Visual art & encounters
unpruned tomato vines
A digital exhibition in partnership with Tea Base
Saturday, May 1 to Monday, May 31
What was once rubble barricaded by fencing in Chinatown Centre has been transformed by Tea Base and Friends of Chinatown Toronto (FOCT) into a community garden. In unpruned tomato vines artists Christie Carrière, Hannia Cheng, and Florence Yee share stories from the Chinatown Anti-Displacement Garden and trace the role of collective action and communal imagining in challenging forced displacement. Both Christie Carriere’s digital illustrations detailing the origin story of the garden and the premiere of Hannia Cheng’s short film tracing the garden’s growth will be available on VR Tea Base; an online community arts space created by Jason Li. Meanwhile, Florence Yee’s hand copied posters about the futility of rest can be found on physical street corners of Tkaronto and on the festival website.
Museum and Labour History with Brooke Downey
Tuesday, May 4 – Monday, May 31
As an emerging museum professional, Brooke quickly became interested in labour issues facing the cultural sector. Based on her own experiences in the non-profit sector, as well as union movements happening in the U.S. and the ongoing impacts of the COVID-19 pandemic, she was inspired to write a series of articles on museum labour with an intersectional lens. For Mayworks Festival, she will be taking this approach to the broader cultural sector and addressing labour issues which pervade for workers in the field. As problems cultural workers in Canada face are continuously obscured and ignored, the hope is for these articles to serve as a starting point for public conversations and actions that benefit all workers.
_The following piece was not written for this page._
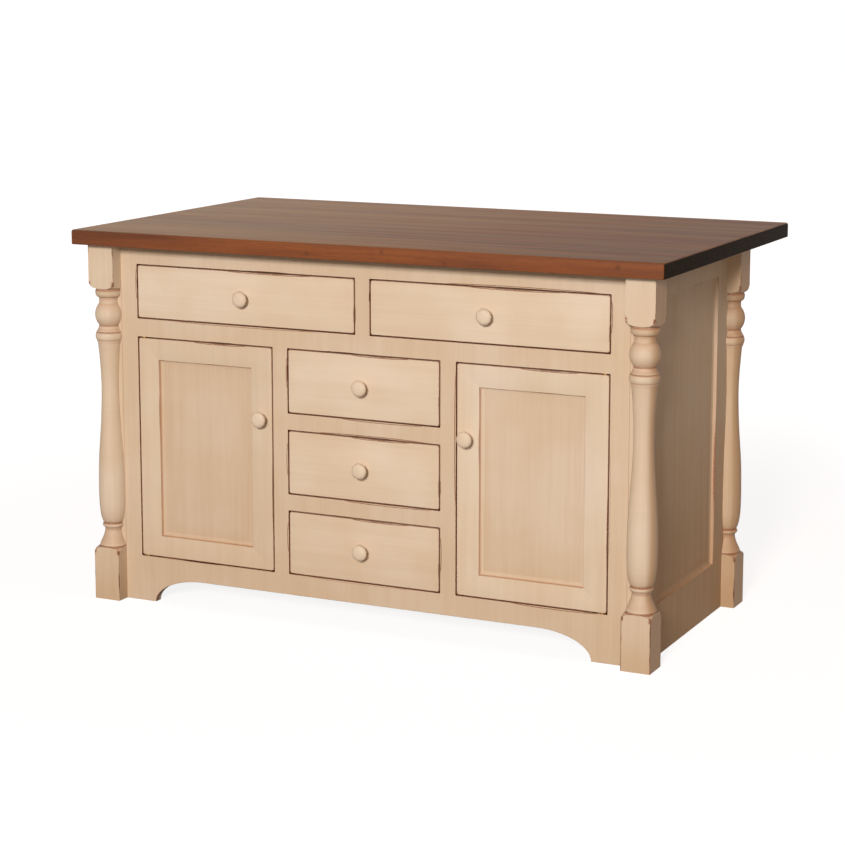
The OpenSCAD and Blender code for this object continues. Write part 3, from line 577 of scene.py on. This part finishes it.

In the Water with Maggie Flynn
Guided Collaborative Research Session
Wednesday, May 5, 7:00-8:00PM
Performance
Thursday, May 27, 7:00-8:00PM
In the Water is a research and performance project that outlines the interconnections between extractive industries and arts institutions in Canada. The space of performance offers a moment to consider the impact of extractive industries on our material world, our economy, and platforms for artistic expression in Canada.
Latin@merica: Embedding Bodies and Localities
In partnership with Sur Gallery
Saturday, May 1 to Saturday, May 29
Through a series of installations at Sur Gallery and virtual interviews available on the Mayworks Festival website, Latin@merica: Embedding Bodies and Localities offers the possibility of rethinking how traditional place-based affiliations and notions of cultural identity end up reproduced, reaffirmed, or even transformed in the digital realm. The exhibition aims to highlight how technology has had an impact in the construction of Latin American identity and its networked localities. New forms of negotiation between the local and the global, between the virtual and the real are constantly being elaborated by the presented works, leading to new ways of understanding what it means to be Latinx and/or Latin American in a contemporary digital field.